To continue to incentivise the uptake of electric vehicles, Finance Minister Paschal Donohoe said he would extend the €5,000 relief for Battery Electric Vehicles to the end of 2023.
Mr Donohoe said he had made significant changes to the vehicle registration tax system in last year's Budget to strengthen the environmental rationale of VRT in line with commitments to cut emissions from road transport.
He said the structure of new car sales for this year compared to last year 2020 is evidence of the success of this approach, with an increase in vehicles registered at the lower end of the VRT scale.
From January 2022, the Minister said that a revised VRT table is being introduced.
The 20 band table will remain with an increase in rates, with a 1% increase for vehicles that fall between bands 9-12, a 2% increase for bands 13-15 and a 4% increase for bands 16-20.
Carbon tax to increase by €7.50
The Minister for Finance has confirmed that the carbon tax will increase by €7.50, as expected.

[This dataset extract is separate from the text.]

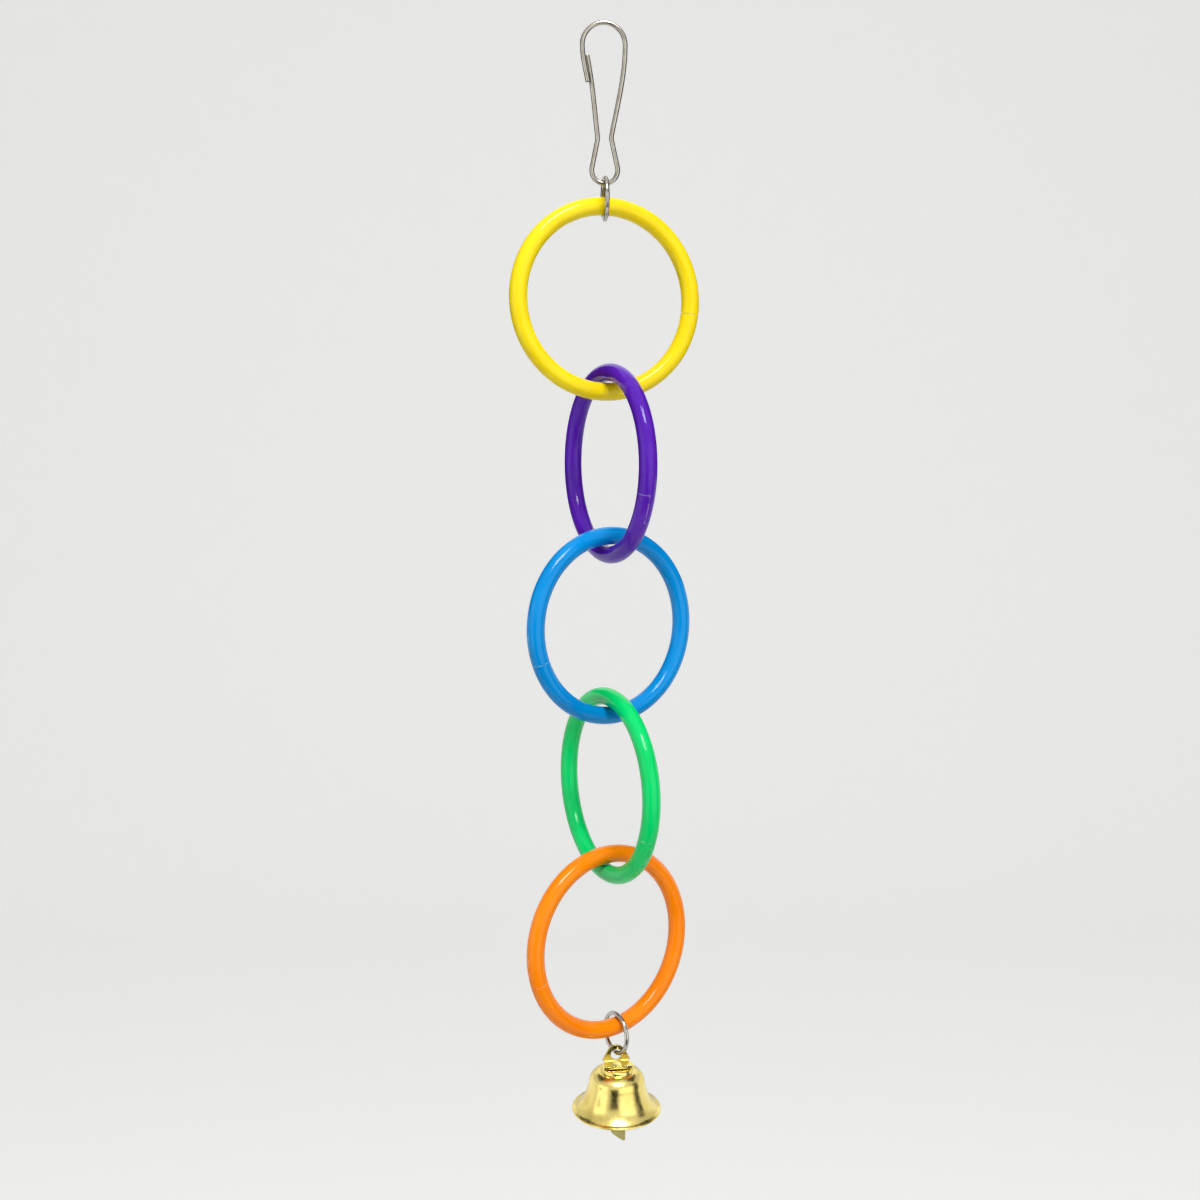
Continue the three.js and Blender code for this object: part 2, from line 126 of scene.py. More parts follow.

The Finance Act 2020 provided for annual increments in the carbon tax of that amount every year out to 2030.
In his speech, Paschal Donohoe referenced the challenge around energy supply and prices across the globe in recent months.

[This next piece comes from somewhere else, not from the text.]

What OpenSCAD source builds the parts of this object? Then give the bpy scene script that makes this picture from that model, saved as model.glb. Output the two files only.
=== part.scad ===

Government analysis of the cost of the Carbon Tax increase pic.twitter.com/ym3OQrUUnL— Sandra Hurley (@sandra_hurley) October 12, 2021
"New monies raised in this change will be invested in targeted social welfare initiatives to prevent fuel poverty and ensure a just transition.
"It is why the additional revenue from carbon tax will be used to invest in a socially progressive national retrofitting programme," he said.
He also announced that there would be a modest level of tax relief on personal income for households who sell surplus electricity that they generate back to the grid.
SIMI director general Brian Cooke said that Budget 2022 was a mixed bag for the motor industry and the motorist.
Brian Cooke said the increases in VRT on the back of Covid, Brexit, increased fuel taxes and the dramatic VRT changes in last year's Budget are hugely disappointing.
"These increases only add to the already heavy tax burden on new cars, and will serve to slow down the renewal of the fleet, acting as a barrier to reducing emissions," he added.
But SIMI welcomed the continuation of VRT relief for Electric Vehicles up to 2023, which it said will bring a degree of certainty to both consumers and the industry on the vital Electric Vehicle Project and will help increase EV sales over the next two years.
'Ramp up' in capital spending
The Minister for Public Expenditure and Reform Michael McGrath has said the National Development Plan, along with the upcoming Climate Action Plan and carbon budgets will set a path for Ireland to reduce its emissions by 51% by 2030.
In his budget speech, Minister McGrath said the evidence of the climate crisis is clear for all to see.
He said next year there will be a €700 million capital investment by the Department of the Environment, Climate & Communications.
He said this will be the start of a "ramp up" in capital spending that will see €12.9 billion of direct capital investment by that Department over the lifetime of the NDP.
Minister McGrath said €202 million of this funding will be spent in 2022 on supporting people to improve the energy efficiency of their homes.
He said this will support over 22,000 home energy upgrades.
Minister McGrath said that permanently reducing a household's energy needs is the best way to tackle energy poverty and help people struggling with high energy costs.
He said it will also reduce greenhouse gas emissions and create thousands of new jobs.
As a result, Minister McGrath said funding is being made available through the Department of Further & Higher Education to expand training programmes and apprenticeships in this area, to make sure workers can avail of these new jobs.
Minister McGrath said the money raised by the increase in carbon tax will be returned to the people of Ireland in a "progressive" manner.
He said an additional €174 million will be made available in 2022 for energy efficiency and to protect the most vulnerable in society.
"Households in the bottom four income deciles will see all of the cost of the carbon tax increase offset, with the bottom three deciles being better off as a result of these measures," he said.